In remarks representing a clear break with the SNC -- a largely foreign-based group that has been among the most vocal proponents of international intervention in the Syrian conflict, US Secretary of State Hillary Clinton said a meeting in Qatar's capital of Doha next week represents a chance to forge a new leadership for the Syrian opposition.
“This cannot be an opposition represented by people who have many good attributes but who, in many instances, have not been inside Syria for 20, 30, 40 years,” Clinton said on Wednesday during a visit to Croatia. “There has to be a representation of those who are in the frontlines fighting and dying today to obtain their freedom.”
“We've made it clear that the SNC can no longer be viewed as the visible leader of the opposition. They can be part of a larger opposition, but that opposition must include people from inside Syria and others who have a legitimate voice which must be heard,” she was quoted by Reuters as saying.
Ankara, a staunch critic of the Assad regime, is the main sponsor of the SNC, hosting its meetings and some of its leaders. But a Turkish official, speaking on condition of anonymity to Today's Zaman, stated that Turkey welcomed any initiative which aims to strengthen the Syrian opposition politically. The official described the move by the US as a sign of its willingness to actively shoulder responsibility in forming a more effective and united Syrian opposition.
“From the first day, Turkey has called for the unity of the Syrian opposition. The US has also joined in Turkey's efforts to bring together all segments of the opposition in order to form a more united opposition,” the official said.
The SNC, which has struggled to win credibility as a democratic alternative to Assad, has been criticized by Syrians on the ground for not representing all segments of the Syrian opposition.
Analysts argue that the rift between the SNC and opposition forces inside Syria, who have been gaining more territory in recent months, is widening, adding that the Syrian opposition's failure to unite has strengthened Assad's position and made it more difficult for the world to respond.
Noting that the statements by the US have a “determining impact” on the future of the SNC and the political career of its members, a commander of the Free Syrian Army (FSA) in Aleppo said, “This is the last warning to the SNC to make the necessary reforms and democratize itself.”
“There were groups other than the FSA in the past. But since they were not active and did not have close relations with the people of Syria, only the FSA survived.
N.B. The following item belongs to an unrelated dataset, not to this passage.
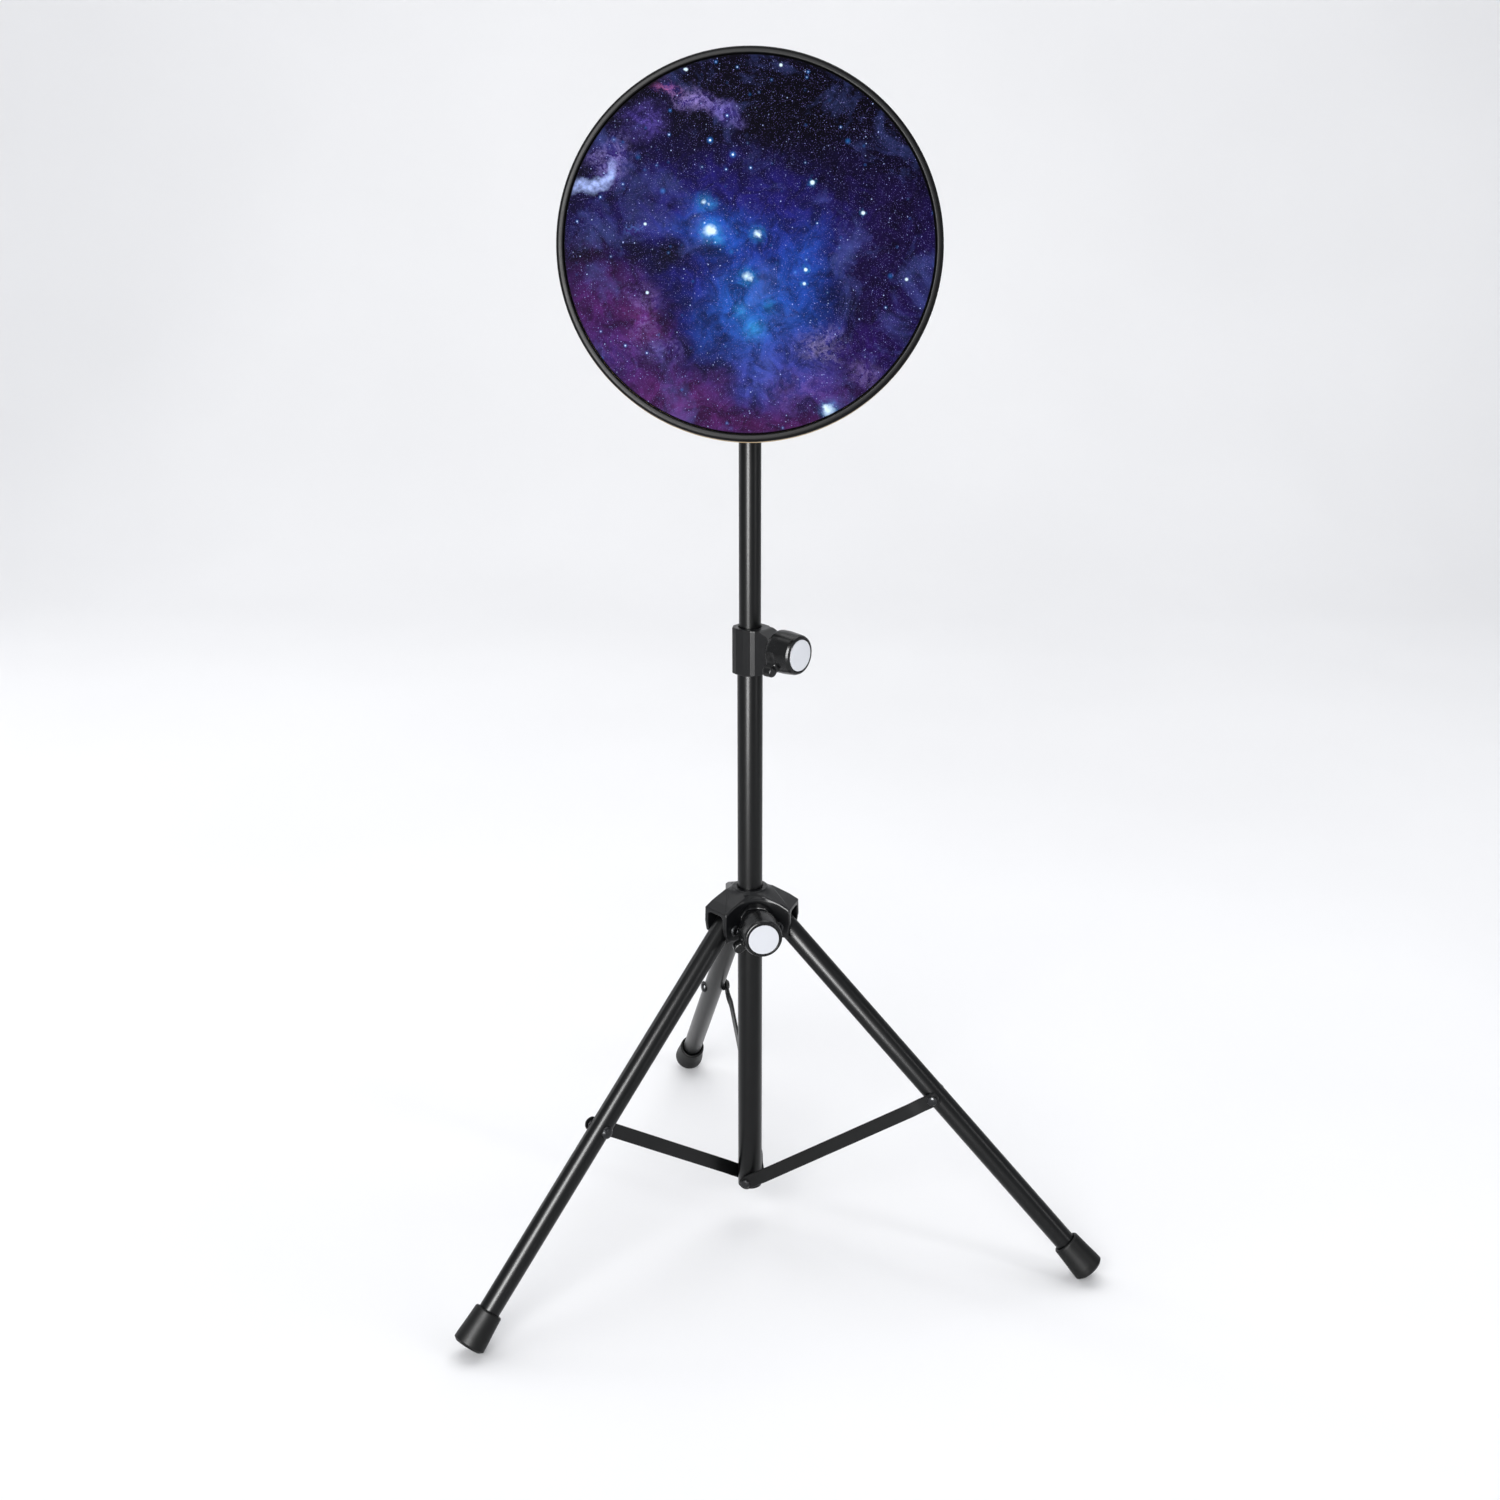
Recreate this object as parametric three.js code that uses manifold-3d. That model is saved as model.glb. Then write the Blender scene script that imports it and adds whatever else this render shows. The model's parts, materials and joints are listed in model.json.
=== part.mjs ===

Similarly, if the SNC does not work actively to serve the will of Syria, it will be replaced by other, more active establishments,” the FSA commander, speaking on condition of anonymity, told Today's Zaman.
When asked whether there were qualified political figures capable of forming another group, the same commander explained that the reason why the SNC was unable to embrace all segments of the Syrian opposition was because there were many “political actors who were excluded” from the opposition who are now waiting to join the revolution.
A Kurdish Syrian political activist in İstanbul who wanted to remain anonymous voiced his expectation that a new Syrian opposition would have a more comprehensive approach towards minorities such as Kurds and Turkmen. Recently, the SNC decided to decrease representation of Turkmen, frustrating the community.
Clinton said the Syrian opposition should be inclusive and reject extremism. “There needs to be an opposition that can speak to every segment and every geographic part of Syria. And we also need an opposition that will be on record strongly resisting the efforts by extremists to hijack the Syrian revolution,” she said.
US officials have privately expressed frustration with the SNC's inability to come up with a coherent plan and its lack of traction with the disparate internal groups which have waged the 19-month uprising against Assad's regime.
The largest opposition group, the SNC -- which was formed in İstanbul in September of last year -- was recognized in February by the anti-Assad Friends of Syria coalition as “a legitimate representative of the Syrian opposition,” but infighting and worries over the group's inclusiveness have kept the group from being seen as the sole voice of a growing Syrian opposition movement.
The SNC saw a major blow to its legitimacy when five members left the group citing frustrations over its progress and leadership.
Clinton's call came amid a Syrian opposition meeting in İstanbul on Wednesday. Senior members of the SNC, the FSA and other opposition figures gathered in İstanbul to discuss the formation of a general assembly to elect a government in exile. The meeting ended with a pledge to unite behind a transitional government in the coming months.
Commenting on the move by the US, representatives at the meeting said that no foreign county can impose a leader on the Syrian opposition, adding that the initiative to form an opposition belongs to Syrians only.
US officials are also reportedly disturbed by the SNC's failure to reach out to Kurds and Alawites. Worries over further frictions within the anti-Assad camp grew when the FSA clashed with Kurds in Aleppo last week, leaving dozens of people from both sides dead.
The SNC's current leader is an ethnic Kurd, but Kurds have largely avoided joining the FSA ranks. On Thursday, The Washington Post reported that the leadership of the FSA and Kurdish representatives in Turkey were negotiating an end to the clashes. The meeting was held in the Turkish border province of Hatay.